MPAT is an open source, multi-purpose, survey-based, thematic indicator designed to support monitoring and evaluation, targeting and prioritising efforts at local level. It is sufficiently universal to be relevant to most rural areas around the world, yet specific enough to provide project managers and others with a detailed overview of ten key dimensions relevant to rural poverty alleviation: (1) food & nutrition security, (2) domestic water supply, (3) health & health care, (4) sanitation & hygiene, (5) housing, clothing & energy, (6) education, (7) farm assets, (8) non-farm assets, (9) exposure & resilience to shocks, (10) gender & social equality.

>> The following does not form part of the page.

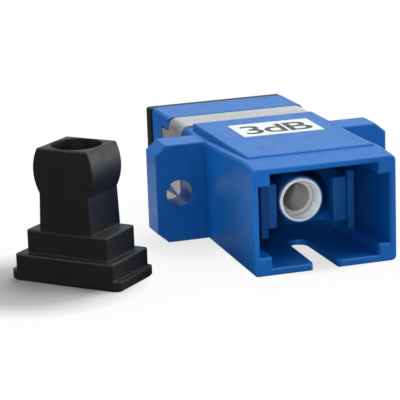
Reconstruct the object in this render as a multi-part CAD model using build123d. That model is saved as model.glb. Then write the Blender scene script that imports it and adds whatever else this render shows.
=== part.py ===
from build123d import *
import math
import os

# SC-type flange attenuator, a female to female inline coupler with a fixed optical loss.
# Millimetres. +Y runs along the optical axis from the open front port to the capped rear port,
# +X is to the right seen from the front port, +Z is up. The origin is on the optical axis at
# the flange's seating face, the face that bears on the panel.

# Outer body
body_width = 13.0
body_height = 8.9
mouth_rise = 0.15
mouth_drop = 0.25
body_edge_radius = 0.45
rim_radius = 0.18
rear_rim_chamfer = 0.15
front_length = 12.7
collar_length = 3.0
rear_length = 9.3
rear_step = 0.2

# Panel flange
ear_length = 4.5
flange_thickness = 2.9
flange_cut_x = 1.0
flange_cut_z = 0.85
flange_chamfer = 0.1
hole_diameter = 2.4
hole_offset = 2.4

# Raised label panel on the front housing
panel_side_margin = 0.7
panel_rise = 0.55
brow_step = 0.16
panel_front_margin = 3.15
panel_rear_margin = 0.75
panel_chamfer = 0.1

# Ports, shared by both housings
side_wall = 0.58
top_wall = 0.39
rail_width = 1.05
rail_height = 1.0
port_chamfer = 0.14
key_mouth_width = 2.3
key_end_width = 1.9
key_length = 7.6
key_corner_radius = 0.35

# Latch insert: clamped plate, two hooked arms and the sleeve tube
plate_thickness = 1.2
plate_clearance = 0.05
pocket_wall = 0.52
tube_diameter = 4.2
tube_setback = 0.2
arm_gap = 7.4
arm_thickness = 0.6
arm_height = 3.9
arm_root = 0.35
head_depth = 4.1
head_height = 5.2
head_length = 0.6
hook_gap = 5.2
hook_length = 1.0
hook_slope = 0.12
window_side = 0.1

# Spigot of the rear housing that clamps the plates
spigot_wall = 0.7
arm_play = 0.1

# White sleeve holders, zirconia split sleeve and the attenuating stub
holder_diameter = 3.88
holder_fit = 0.01
holder_depth = 5.7
sleeve_diameter = 3.2
sleeve_bore = 2.5
sleeve_slot = 0.4
sleeve_play = 0.05
lip_length = 0.9
lip_bore = 3.05
lip_mouth = 3.46
lip_land = 0.2
sleeve_end_play = 0.3
stub_length = 3.0
stub_fit = 0.01
stub_chamfer = 0.3
fibre_diameter = 0.125
fibre_fit = 0.0125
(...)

The JRC contributed to this initiative with a thorough statistical analysis and improvement of the surveys and the framework. It also co-authored an academic paper with IFAD, and designed the Excel spreadsheet of MPAT, which allows users to simply enter the survey data and automatically get the MPAT results. The JRC analysis statistically confirmed the suitability of using a ten-dimensional thematic indicator, as opposed to a final composite indicator, and verified the overall robustness of MPAT’s architecture.

MPAT is the result of a collaborative, international initiative that started in 2008. The tool went through extensive field testing in several countries (China, India, Mozambique, Bangladesh and Kenya) and was independently validated and peer-reviewed. MPAT is relatively easy to use, requires limited resources to implement, and provides users with a reliable and comprehensive picture of a community’s poverty situation.